When investigators questioned him about his sources of cash, Zhong made a critical mistake. He tried to mix $800 of the stolen funds from the robbery with a verified exchange transaction (KYC). This seemingly minor transaction became the crack that revealed his true identity and directly linked him to the Silk Road theft.

The Discovery of the Cheetos Container

In November 2021, when the FBI raided his residence with a warrant, agents discovered the site where he stored his stolen bitcoins: a small computer placed inside a Cheetos container.

Alongside this surprising location, they found:

  • 50.676 bitcoins on the device
  • $700,000 in cash
  • 25 Casascius coins valued at approximately 174 bitcoins
  • Various luxury items evidencing his opulent lifestyle

The government confiscated all the seized assets, and Jimmy Zhong was prosecuted for his crimes.

Forensic Investigation: How Bitcoin Leaves an Indelible Trail

What most people don’t understand is that the blockchain technology promising anonymity turned out to be a permanent record of guilt. Every movement of bitcoin, every transaction, every address change was recorded immutably on the blockchain.

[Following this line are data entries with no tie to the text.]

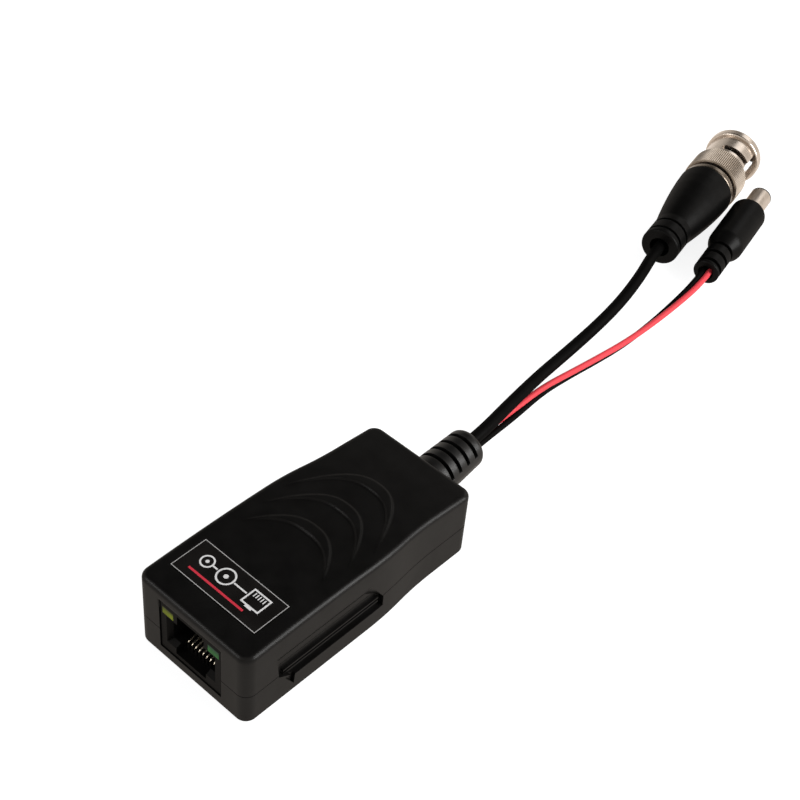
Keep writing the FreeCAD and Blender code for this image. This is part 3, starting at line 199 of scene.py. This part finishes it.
class Nodes:
    """Node tree of one material, with short calls for what the materials share."""

    def __init__(self, name):
        self.material = bpy.data.materials.new(name)
        self.material.use_nodes = True
        self.tree = self.material.node_tree
        self.shader = self.tree.nodes["Principled BSDF"]
        self.coordinate = self.tree.nodes.new("ShaderNodeTexCoord").outputs["Object"]

    def put(self, socket, value):
        """A number, colour or another node's output into a socket."""
        if isinstance(value, bpy.types.NodeSocket):
            self.tree.links.new(value, socket)
        else:
            socket.default_value = value

    def math(self, operation, first, second=0.0, third=0.0):
        node = self.tree.nodes.new("ShaderNodeMath")
        node.operation = operation
        for socket, value in zip(node.inputs, (first, second, third)):
            self.put(socket, value)
        return node.outputs[0]

    def mix(self, share, first, second):
        """Colour between two colours."""
        return self.mixed("RGBA", share, first, second)

    def mixed(self, kind, share, first, second):
        node = self.tree.nodes.new("ShaderNodeMix")
        node.data_type = kind
        sockets, result = mix_sockets(node, kind)
        for socket, value in zip(sockets, (share, first, second)):
            self.put(socket, value)
        return result

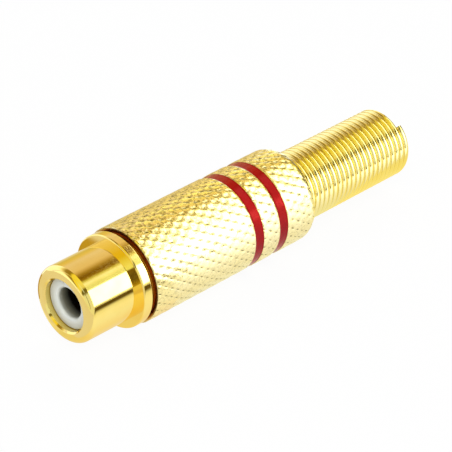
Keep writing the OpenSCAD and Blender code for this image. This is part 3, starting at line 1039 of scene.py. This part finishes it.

FBI investigators, equipped with sophisticated cryptocurrency forensic analysis tools, tracked the movement of the stolen bitcoins over the years. What Zhong believed was completely hidden proved to be a digital map accessible to anyone with enough technical knowledge to read the blockchain.

The 2019 mistake was simply the point where the investigation converged with the digital evidence accumulated over years.

Why Jimmy Zhong Only Served One Year in Prison

Despite the scale of the original theft, Zhong’s sentence was surprisingly brief. Several factors contributed to this resolution:

Cooperation with authorities: Zhong actively assisted the FBI, voluntarily surrendering the stolen bitcoins.

Non-violent nature of the crime: His crime did not involve physical confrontation or direct harm, which typically results in lighter sentences within the U.S. penal system.

Restitution of funds: By returning most of the stolen funds, he demonstrated partial responsibility for his actions.

Plea agreement: Negotiating a plea deal significantly reduced potential charges against him.

Limited criminal record: As a first-time offender for such a serious crime, he was considered for a reduced sentence.

In 2016, he faced a minor incident: he was arrested at Eddie’s Calzones for possession of cocaine but was released on probation, and the charges were later dismissed.

The Blockchain Lesson: The Myth of Digital Anonymity

Jimmy Zhong’s story permanently shattered a central myth circulating in cryptocurrency circles: the idea that Bitcoin offers true anonymity.

The reality is that every Bitcoin transaction is permanently and publicly recorded on the blockchain. It’s not a matter of if authorities will find the trail, but only how long it will take.

Zhong spent over a decade believing he was safe. FBI investigators proved he was not. His mistake was not in 2019 but in the fundamental belief that technology could protect him from determined, well-equipped investigators who would eventually or inevitably trace his movements.

This is the final and most valuable lesson: in a world where every cryptographic transaction leaves an immutable digital record, digital criminals do not escape. They are only free for as long as it takes for the investigation to connect all the dots.

Jimmy Zhong’s case will remain one of the clearest examples of how technology promising freedom and privacy ultimately exposed those who believed they could master it.